La película se inicia en enero de 1901, coincidiendo con la muerte de Verdi y con el nacimiento, al mismo tiempo, en la hacienda Berlinghieri, de dos niños: Olmo Dalcò, descendiente de un trabajador de la hacienda, y Alfredo Berlinghieri, nieto del patrón de la hacienda.

Robert De Niro y Gérard Depardieuson los protagonistas que personifican el espíritu de estas dos familias: el primero encarna al descendiente de una familia de terratenientes de la Italia de principios de siglo, dueños de las haciendas en la que los campesinos, como en casi todas partes, eran tratados como siervos, como esclavos que todavía podían comprarse y venderse con la propiedad a la que pertenecían, como se había hecho durante tanto tiempo. El segundo encarnaba a Olmo, hijo de campesinos, inconformista de izquierdas que ansiaba más libertad, que se opone y lucha contra el fascismo que emergía en Italia, como en toda Europa, ideología que encontró un caldo de cultivo y un aliado en los poderosos terratenientes que querían conservar sus privilegios y su poder sobre la vida y la muerte de sus hacendados. Esta ideología está representada en la película por el camisa negra Attila Melanchini, al que da vida el actor Donald Sutherland, el médico inolvidable de MASH.

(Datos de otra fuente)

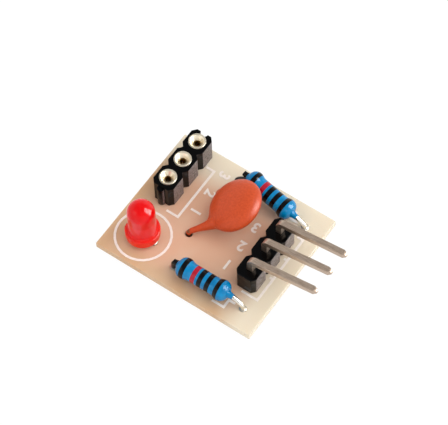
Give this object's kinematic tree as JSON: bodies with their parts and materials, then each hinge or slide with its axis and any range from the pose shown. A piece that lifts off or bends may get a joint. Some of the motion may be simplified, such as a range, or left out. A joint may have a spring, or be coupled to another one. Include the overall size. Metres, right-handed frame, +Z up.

El ritmo de la película ahora se antoja lento, dado el tipo de cine que impera en la actualidad, lleno de urgencias, carreras, disparos y prisas que forman parte de un tiempo narrativo que se basa más en el frenesí, en los efectos especiales y en la técnica, que en una historia que contar. También ocurre en otros ámbitos artísticos, como el baile o la guitarra flamenca, que parecen más una competición técnica de rapidez, aceleración y saltos, que un tiempo narrativo que busca, en la sensibilidad de sus silencios, de sus miradas y de sus llamadas a la profundidad del corazón y a sus pausas, expresar algo que merezca la pena contemplar o sentir.

También parece que ese frenesí se ha adueñado, no sólo del lenguaje cinematográfico o artístico, sino que ha afectado igualmente al mundo cotidiano, al mundo de las comunicaciones y de las relaciones entre las personas, aferradas sin descanso a los móviles que continuamente envían y recogen mensajes, noticias y saludos sin cesar en un movimiento continuo de dedos que parecen tener vida propia, al margen del cerebro, y que se adaptan con increíble facilidad a la urgencia y la aceleración que propician estas nuevas tecnologías de la información y de la comunicación o, a veces lo parece, de la incomunicación. Esas relaciones, imprescindibles para el conocimiento y los afectos mutuos, parecen haber sido contaminadas también por ese virus de la velocidad y el desapego que amenaza con extenderse sin remisión a todos los rincones del planeta.

La transformación de un Olmo-Depardieu de ficción, que representa los ideales del socialismo y la libertad en la película, a un Depardieu evasor de impuestos en la actualidad y en la vida real, que se traslada a la Rusia de Putin para evitar la justicia francesa y sus deberes para con el fisco, posiblemente sea una metáfora más de la ironía que representa lo que ha sido este siglo que se nos fue, que se inició con grandes expectativas e ilusiones para atajar la miseria, la desigualdad y la injusticia, y que se cerró en falso con más decepción y desencanto que optimismo en un porvenir que parece que viene incapacitado para la meditación y para la contemplación y el goce de todo lo que no venga acompañado de ruidos, premura, espectáculo a gran escala y la novedad por la novedad, que se devora a sí misma en su precipitación y en su fugacidad.